Be Mindful of Your Self to Be Worthy
There is an important maxim I want you to remember as a player: “No gaming is better than bad gaming.” Say it with me now. Now say it again. Print it out and put under your pillow when you sleep at night. Crumple it up and consume it’s power with a splash of Mountain Dew. No gaming is better than bad gaming. Maybe you’re got a bad GM or maybe you’ve got a player or three you just can’t adjust to. Whatever the reason be mindful of yourself and how the game makes you feel. Do you leave seasons grumpy? Do you wonder why you’re even spending time doing something with a group of people you don’t actually like? If so you might be in an antagonistic gaming group. That’s the bad news. The good news is that you can leave. You might not feel like you can because you do have people you like hanging out with or maybe you’ve been with them forever. But if gaming – a social, cooperative, fun hobby – is making you feel like crap you need to just move on. Recognizing this will allow you to be kinder to yourself and others. Be mindful.
Be Flexible to Be Worthy
The GM is going to make mistakes. They’re not perfect. They are going to mess up. Go with the flow. Help them if needed, but try your best to adjust and let it go. Sometimes it’ll be a misinterpreted rule, other times the rule of Cool/Drama takes over. Go with it. A good GM needs to know when to break the rules for the fun of all. A good player needs to know when to let the GM do exactly that. I’m not saying let the GM do whatever they want, there is a reason we have rules for RPGs. But at the same time, the rules shouldn’t rule the table 100% – that leads to constant look-ups even for experienced GMs, edge cases where the rules cause bizarreness, and similiar instances. This comes with corollary: If your GM is constantly making up the rules, forgetting them, etc. then it’s not your job to be flexible. It’s your job to bow out if you’re not having fun and it’s your job to tell the GM the truth of it. Sometimes they need to hear it. I know I did.

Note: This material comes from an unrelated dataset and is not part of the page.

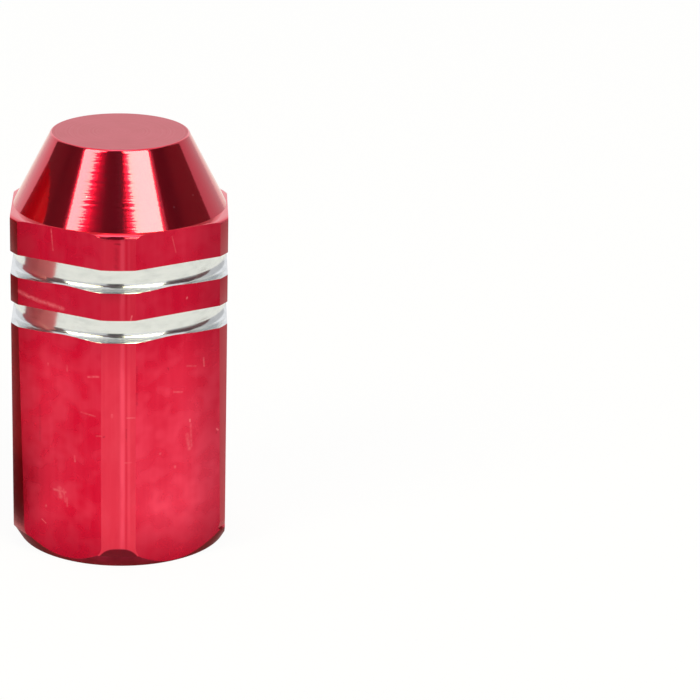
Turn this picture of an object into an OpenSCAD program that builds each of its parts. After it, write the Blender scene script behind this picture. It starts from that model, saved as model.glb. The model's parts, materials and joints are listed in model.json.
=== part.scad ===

Be Proficient With the Rules to Be Worthy
In GURPS, a player who isn’t at least modestly aware of the rules can lead to slow downs, rules look ups, and other interruptions of gameplay. This happens. But it’s part of the players job to know the following: 1) What their character can do; 2) What rules might pertain to said character; 3) what optional rules and basic rules the GM is running. These are the least you can do as a player. You could do more and if you’ve the ability to do so you should. Extra things to be aware of might be other player characters and what rules apply to them, be aware of what rules might apply to NPC allies, and so on. These little things can help turn a decent game into a great one when properly applied.
Be Active to Be Worthy
Active is a bit of a loaded term especially as it pertains to Active vs. Passive Players. (The latter term is from my article “It’s a Quest!” from Pyramid #3/104: Dungeon Fantasy Roleplaying Game, p. 18. That’s a useful article when designing plots for PCs and even though it’s my own work I highly recommend it to new and old hands at gamemastering.) In this instance being an active player means among other things knowing what you’re going to do ahead of time when the GM asks you. This can include actions during combat or dialogue to NPCs, it doesn’t matter. Be active in your intent on playing your character and you’ll never have an unhappy GM.
Picking Over the Bones
Being a good player is pretty easy for the most part, show up, be “there”, and be nice to your fellow players and GMs. It’s not hard, and yet the hobby practically teems with antisocial jerk players who want to make it everyone’s problem. This is one of the many reasons I so heavily screen my games. (I literally have a checklist I go down when I interview players to make sure they are not jerks.) Gaming in the end is a social cooperative hobby and if you can’t be those things you probably don’t need to be playing.